# 13" Southbend Lathe Stupid Question



## Old Iron (Mar 5, 2011)

When I got this thing it had sit out side a long time. The inside of the spindle was rusty, I took the head apart this morning and cleaned up the inside of the spindle. Wire brushed and polished it, I've never had or use a 5C collet adapter.

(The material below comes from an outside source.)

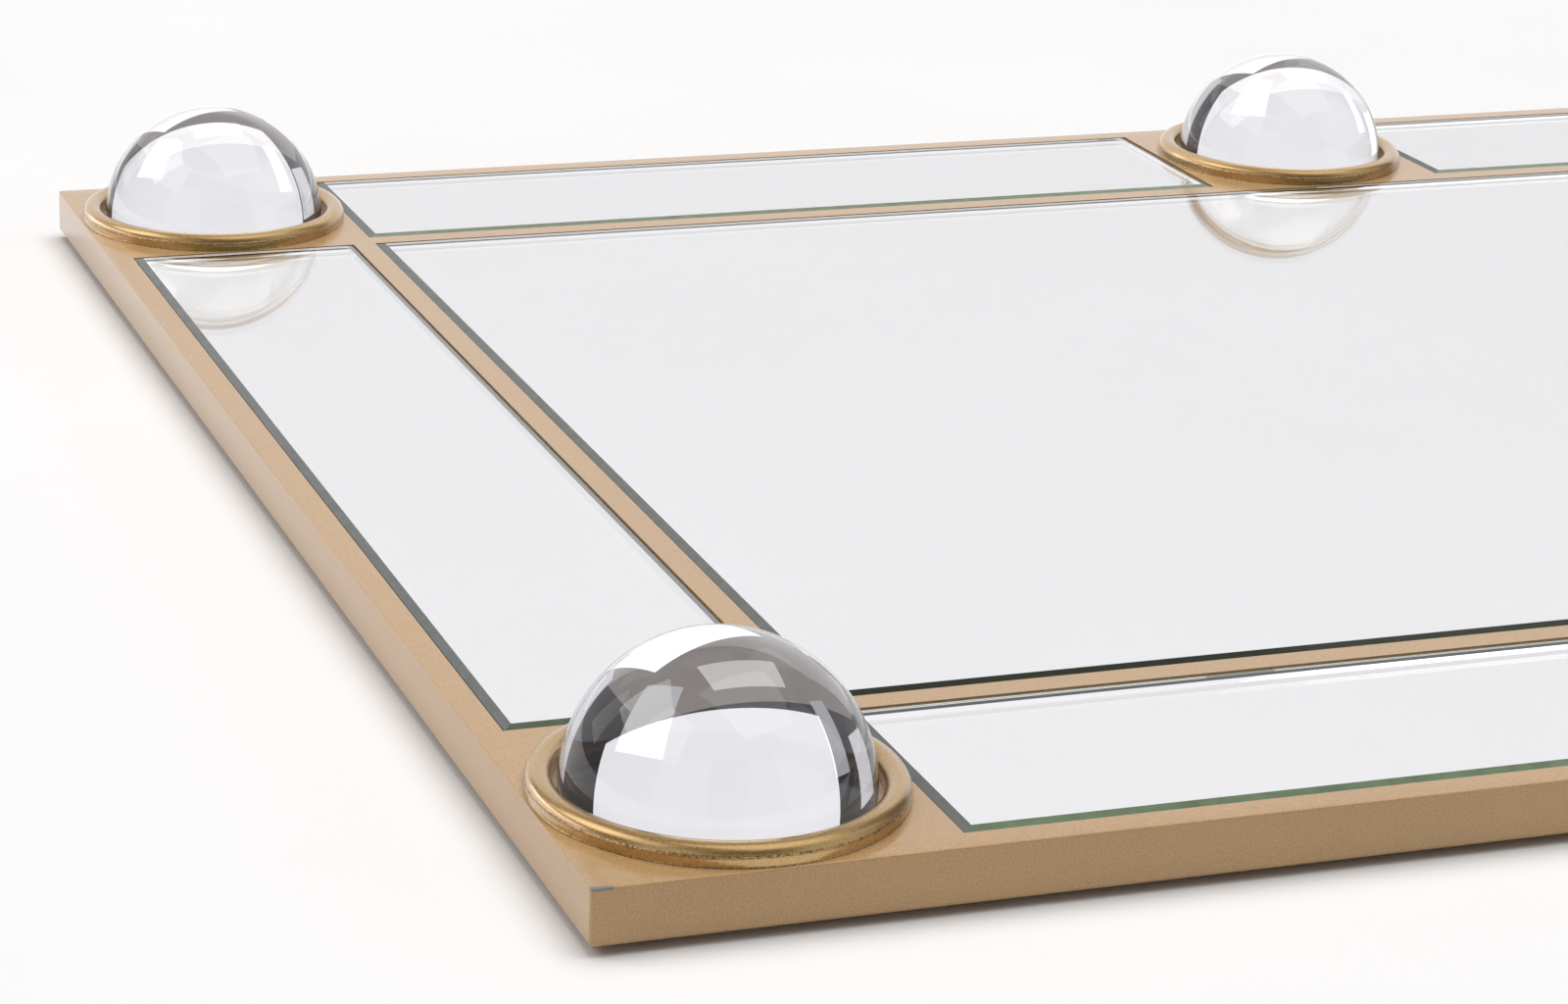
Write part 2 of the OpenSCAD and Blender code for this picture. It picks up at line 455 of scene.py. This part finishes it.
def turned(builder, centre, profile, steps, change=None):
    """Turns a profile of (radius, height) round an upright axis. Points on the axis close it."""
    loops = []
    for index, (radius, height) in enumerate(profile):
        if radius == 0:
            loops.append([builder.verts.new(centre + Vector((0, 0, height)))])
            continue
        points = []
        for i in range(steps):
            angle = 2 * pi * i / steps
            r, z = change(index, angle, radius, height) if change else (radius, height)
            points.append(centre + Vector((r * cos(angle), r * sin(angle), z)))
        loops.append(loop_of(builder, points))
    for first, second in zip(loops, loops[1:]):
        if len(first) == 1 or len(second) == 1:
            tip, ring = (first[0], second) if len(first) == 1 else (second[0], first)
            for i in range(steps):
                builder.faces.new((tip, ring[i], ring[(i + 1) % steps])).smooth = True
        else:
            bridge(builder, first, second, smooth=True)
    return loops


def arc(centre_r, centre_z, radius, start, end, steps):
    """Points on an arc in a turned profile, angles in degrees from straight outwards."""
    angles = [radians(start + (end - start) * i / steps) for i in range(steps + 1)]
    return [(centre_r + radius * cos(a), centre_z + radius * sin(a)) for a in angles]


def middle_of(node):
    low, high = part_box(node)
    return (low + high) / 2


# ---------------------------------------------------------------- painted grid
RAIL_ARC_STEPS = 6
CORNER_STEPS = 4
# Degrees between two faces of a rail, from which their edge is sharp
RAIL_SHARP_ANGLE = 40
WELD_DISTANCE = 0.001 * MM


def rail_profile(height, width):
    """A rail's outline from its inner foot round to its inner top: (distance in from the side, height)."""
    angles = [radians(90 * i / RAIL_ARC_STEPS) for i in range(RAIL_ARC_STEPS + 1)]
    foot = [(RAIL_FOOT_R * (1 - sin(a)), RAIL_FOOT_R * (1 - cos(a))) for a in angles]
    edge = [(RAIL_EDGE_R * (1 - cos(a)), height - RAIL_EDGE_R * (1 - sin(a))) for a in angles]
    return [(width, 0.0)] + foot + edge + [(width, height)]


def make_rail(side):
    """A mitred rail whose half of each corner is rounded in plan."""
    node = f"{side}_rail"
    low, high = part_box(node)
    tray_half = CAD_BOX[1]
    along_x = side in ("front", "back")
    half = (high.x - low.x) / 2 if along_x else (high.y - low.y) / 2
    across = tray_half.y if along_x else tray_half.x
    width = (high.y - low.y) if along_x else (high.x - low.x)
    turn = {"front": 0, "right": 90, "back": 180, "left": 270}[side]
    spin = Matrix.Rotation(radians(turn), 3, "Z")
    angles = [radians(45 * i / CORNER_STEPS) for i in range(CORNER_STEPS + 1)]
    stations = [(-1, a) for a in reversed(angles)] + [(1, a) for a in angles]
    builder = bmesh.new()
    rings = []
    for end, a in stations:
        ring = []
        for inward, height in rail_profile(high.z - low.z, width):
            reach = max(CORNER_R - inward, 0.0)
            edge = max(inward, CORNER_R)
            x = end * (half - edge + reach * sin(a))
            y = -(across - edge + reach * cos(a))
            ring.append(builder.verts.new(spin @ Vector((x, y, low.z + height))))
        rings.append(ring)
    for first, second in zip(rings, rings[1:]):
        bridge(builder, first, second, smooth=True)
    for ring in (rings[0], rings[-1]):
        cap(builder, ring)
    bmesh.ops.remove_doubles(builder, verts=builder.verts[:], dist=WELD_DISTANCE)
    piece = piece_of(f"{side}_rail_painted", builder, [MATERIALS["gold_rail"]], [node])
    piece.data.set_sharp_from_angle(angle=radians(RAIL_SHARP_ANGLE))
    return piece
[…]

When I put in in place it won't go all the way in about 3/16 from being in. I think I have the right one I even blued it to see if there was any burs in the spindle.

Anyone got any ideas?

Paul


----------



## HSS (Mar 5, 2011)

Paul, I have a 13 w/collets and I don't think mine goes all the way in either. I'll. Hd k when I get back home. 

Pat


----------



## Starlight Tools (Mar 5, 2011)

5C collets have a pin in the holder that registers in a slot in the side of the collet, similar to an R8 collet, did you make sure they were lined up?

Walter


----------



## Old Iron (Mar 5, 2011)

*Re: 13*



			
				starlight_tools link=topic=1232.msg6031#msg6031 date=1299364709 said:
			
		

> 5C collets have a pin in the holder that registers in a slot in the side of the collet, similar to an R8 collet, did you make sure they were lined up?
> 
> Walter



Walter it is the adapter not the collet they work fine, Don't know whats up with it. Thanks for the replys!

Paul

It is the


----------



## Old Iron (Mar 5, 2011)

*Re: 13*



			
				HSS link=topic=1232.msg6023#msg6023 date=1299359243 said:
			
		

> Paul, I have a 13 w/collets and I don't think mine goes all the way in either. I'll. Hd k when I get back home.
> 
> Pat



Ok Pat thanks, Maybe there not supposed to it just seems like they should.

Paul


----------



## HSS (Mar 5, 2011)

*Re: 13*

Paul,

Mine looks to be 3/16 proud also. Still a good tight fit in any case.

Pat


----------



## Old Iron (Mar 5, 2011)

Pat:
 Thanks for going to the trouble to do that it just didn't seem right to me.

Paul


----------



## HSS (Mar 5, 2011)

Hey Paul, no problem. Just out of town looking at new mowers trying to decide which one the missus wanted.

Pat


----------



## swbrooks (Mar 10, 2011)

*Re: 13*

There should be a gap behind the collet adapter. There is usually a threaded spindle nose protector that screws on the spindle behind the adapter to protect it and to assist in removing the adapter. See photo attached

Steve


----------



## HSS (Mar 10, 2011)

IBD Steve, mine doesn't have that threaded spindle nut. That surely would make it easier to remove the adapter. 

Pat


----------